### Task prompt
Restate word for word the lines of the data below, from the first through the one that has "return paper.point(name, end, innerAcross, innerLevel, -end".

----------

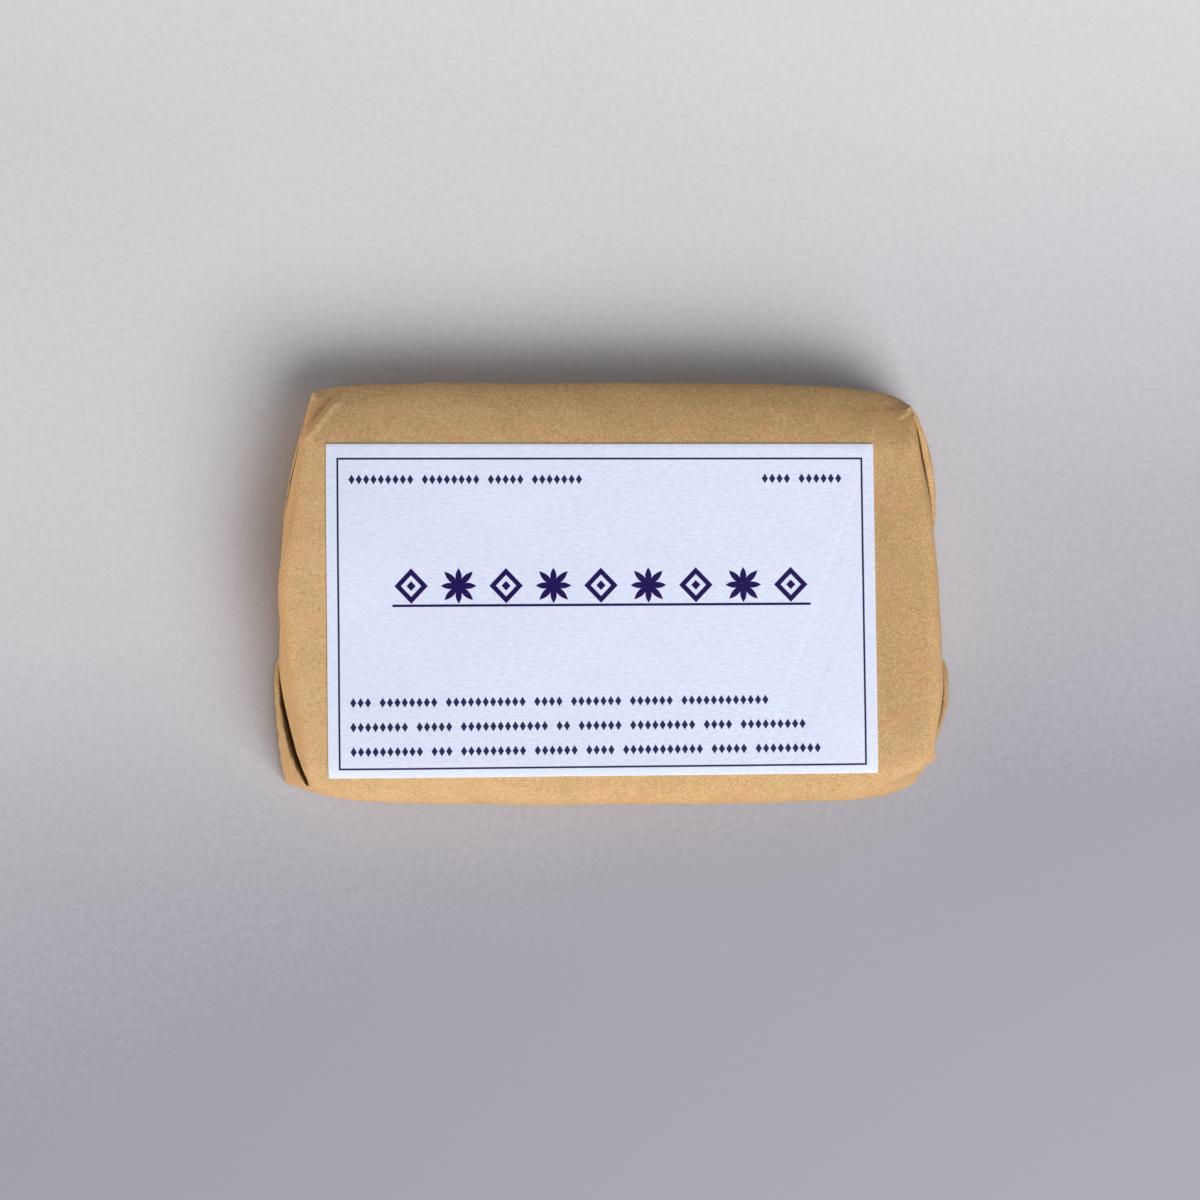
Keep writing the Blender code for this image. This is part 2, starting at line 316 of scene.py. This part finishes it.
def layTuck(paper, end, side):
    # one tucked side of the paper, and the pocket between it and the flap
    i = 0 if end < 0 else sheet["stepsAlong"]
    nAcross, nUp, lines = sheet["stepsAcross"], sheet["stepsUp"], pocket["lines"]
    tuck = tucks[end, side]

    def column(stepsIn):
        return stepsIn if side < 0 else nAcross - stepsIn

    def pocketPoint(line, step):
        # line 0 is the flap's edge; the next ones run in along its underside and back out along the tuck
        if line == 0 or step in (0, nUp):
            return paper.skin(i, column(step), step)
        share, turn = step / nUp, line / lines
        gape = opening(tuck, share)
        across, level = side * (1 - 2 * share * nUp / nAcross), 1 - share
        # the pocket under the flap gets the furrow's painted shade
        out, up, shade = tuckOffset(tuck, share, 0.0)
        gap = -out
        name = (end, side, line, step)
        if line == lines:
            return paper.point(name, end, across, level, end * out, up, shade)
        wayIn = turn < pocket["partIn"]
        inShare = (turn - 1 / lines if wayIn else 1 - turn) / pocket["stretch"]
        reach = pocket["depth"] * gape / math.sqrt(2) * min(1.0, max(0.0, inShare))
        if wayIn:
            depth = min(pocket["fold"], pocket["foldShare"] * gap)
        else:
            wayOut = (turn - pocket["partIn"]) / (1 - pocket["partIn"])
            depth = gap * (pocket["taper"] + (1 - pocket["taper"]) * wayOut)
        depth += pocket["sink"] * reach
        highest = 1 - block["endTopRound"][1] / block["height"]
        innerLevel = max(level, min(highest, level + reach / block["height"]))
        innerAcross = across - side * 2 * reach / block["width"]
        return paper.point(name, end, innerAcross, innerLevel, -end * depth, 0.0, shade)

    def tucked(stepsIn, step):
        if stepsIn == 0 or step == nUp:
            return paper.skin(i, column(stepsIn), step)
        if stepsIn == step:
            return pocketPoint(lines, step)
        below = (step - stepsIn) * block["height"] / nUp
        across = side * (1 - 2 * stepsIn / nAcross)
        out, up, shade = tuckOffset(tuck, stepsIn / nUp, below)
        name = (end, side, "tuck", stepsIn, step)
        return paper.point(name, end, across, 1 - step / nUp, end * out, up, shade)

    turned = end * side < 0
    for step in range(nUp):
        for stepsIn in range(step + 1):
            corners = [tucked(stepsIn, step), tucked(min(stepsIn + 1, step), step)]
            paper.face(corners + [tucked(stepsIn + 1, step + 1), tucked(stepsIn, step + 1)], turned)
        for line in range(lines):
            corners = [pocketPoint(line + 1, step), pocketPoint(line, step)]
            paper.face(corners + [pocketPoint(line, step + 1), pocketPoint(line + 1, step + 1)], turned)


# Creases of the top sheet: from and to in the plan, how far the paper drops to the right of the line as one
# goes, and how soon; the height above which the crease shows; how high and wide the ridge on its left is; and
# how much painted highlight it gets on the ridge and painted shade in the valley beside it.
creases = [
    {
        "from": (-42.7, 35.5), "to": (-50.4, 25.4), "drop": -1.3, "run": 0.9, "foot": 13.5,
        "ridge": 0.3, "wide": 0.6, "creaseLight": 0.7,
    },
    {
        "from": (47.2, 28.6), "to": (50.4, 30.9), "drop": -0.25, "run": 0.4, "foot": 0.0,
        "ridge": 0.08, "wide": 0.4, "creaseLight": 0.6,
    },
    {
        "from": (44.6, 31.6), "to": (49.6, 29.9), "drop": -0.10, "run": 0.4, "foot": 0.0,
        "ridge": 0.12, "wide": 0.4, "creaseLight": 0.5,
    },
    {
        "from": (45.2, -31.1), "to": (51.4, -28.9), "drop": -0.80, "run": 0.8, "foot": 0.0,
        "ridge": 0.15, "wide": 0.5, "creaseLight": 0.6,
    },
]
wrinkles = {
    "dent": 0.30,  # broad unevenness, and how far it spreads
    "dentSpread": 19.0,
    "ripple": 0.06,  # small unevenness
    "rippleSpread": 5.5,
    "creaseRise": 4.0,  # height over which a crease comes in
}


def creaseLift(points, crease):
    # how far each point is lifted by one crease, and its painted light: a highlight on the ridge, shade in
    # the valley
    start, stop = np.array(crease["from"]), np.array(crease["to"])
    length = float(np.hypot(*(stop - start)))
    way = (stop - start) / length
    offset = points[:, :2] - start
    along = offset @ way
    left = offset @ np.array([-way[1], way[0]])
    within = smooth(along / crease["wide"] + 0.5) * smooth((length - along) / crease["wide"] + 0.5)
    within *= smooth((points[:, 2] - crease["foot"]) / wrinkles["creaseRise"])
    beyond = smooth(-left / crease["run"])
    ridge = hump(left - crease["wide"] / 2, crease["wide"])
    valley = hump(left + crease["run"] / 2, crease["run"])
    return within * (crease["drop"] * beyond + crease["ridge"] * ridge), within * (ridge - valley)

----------

### Reply
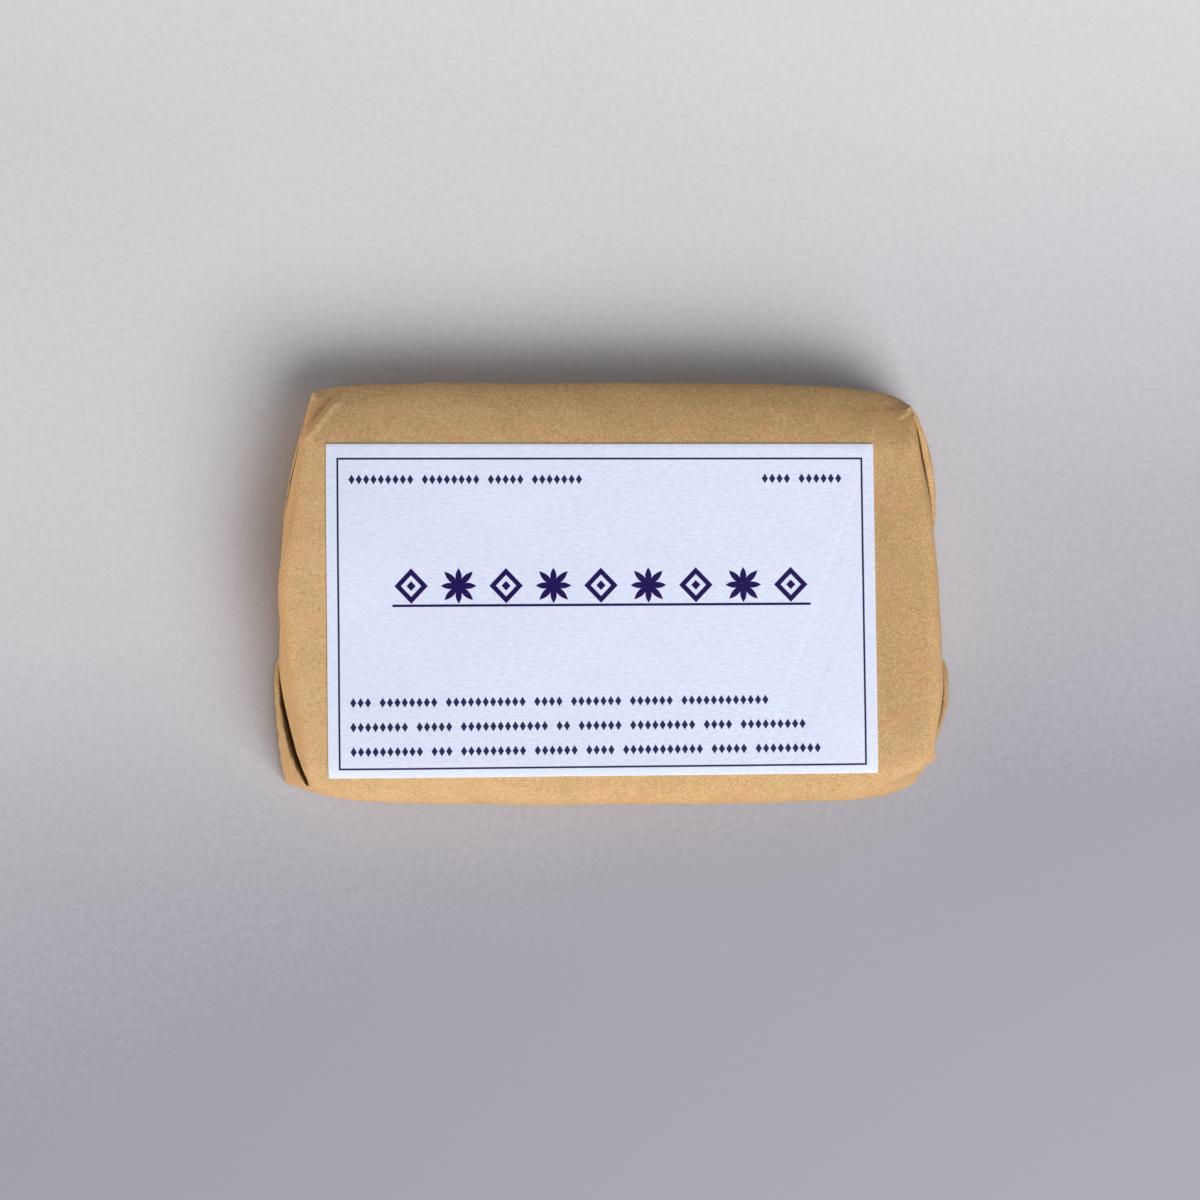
Keep writing the Blender code for this image. This is part 2, starting at line 316 of scene.py. This part finishes it.
def layTuck(paper, end, side):
    # one tucked side of the paper, and the pocket between it and the flap
    i = 0 if end < 0 else sheet["stepsAlong"]
    nAcross, nUp, lines = sheet["stepsAcross"], sheet["stepsUp"], pocket["lines"]
    tuck = tucks[end, side]

    def column(stepsIn):
        return stepsIn if side < 0 else nAcross - stepsIn

    def pocketPoint(line, step):
        # line 0 is the flap's edge; the next ones run in along its underside and back out along the tuck
        if line == 0 or step in (0, nUp):
            return paper.skin(i, column(step), step)
        share, turn = step / nUp, line / lines
        gape = opening(tuck, share)
        across, level = side * (1 - 2 * share * nUp / nAcross), 1 - share
        # the pocket under the flap gets the furrow's painted shade
        out, up, shade = tuckOffset(tuck, share, 0.0)
        gap = -out
        name = (end, side, line, step)
        if line == lines:
            return paper.point(name, end, across, level, end * out, up, shade)
        wayIn = turn < pocket["partIn"]
        inShare = (turn - 1 / lines if wayIn else 1 - turn) / pocket["stretch"]
        reach = pocket["depth"] * gape / math.sqrt(2) * min(1.0, max(0.0, inShare))
        if wayIn:
            depth = min(pocket["fold"], pocket["foldShare"] * gap)
        else:
            wayOut = (turn - pocket["partIn"]) / (1 - pocket["partIn"])
            depth = gap * (pocket["taper"] + (1 - pocket["taper"]) * wayOut)
        depth += pocket["sink"] * reach
        highest = 1 - block["endTopRound"][1] / block["height"]
        innerLevel = max(level, min(highest, level + reach / block["height"]))
        innerAcross = across - side * 2 * reach / block["width"]
        return paper.point(name, end, innerAcross, innerLevel, -end * depth, 0.0, shade)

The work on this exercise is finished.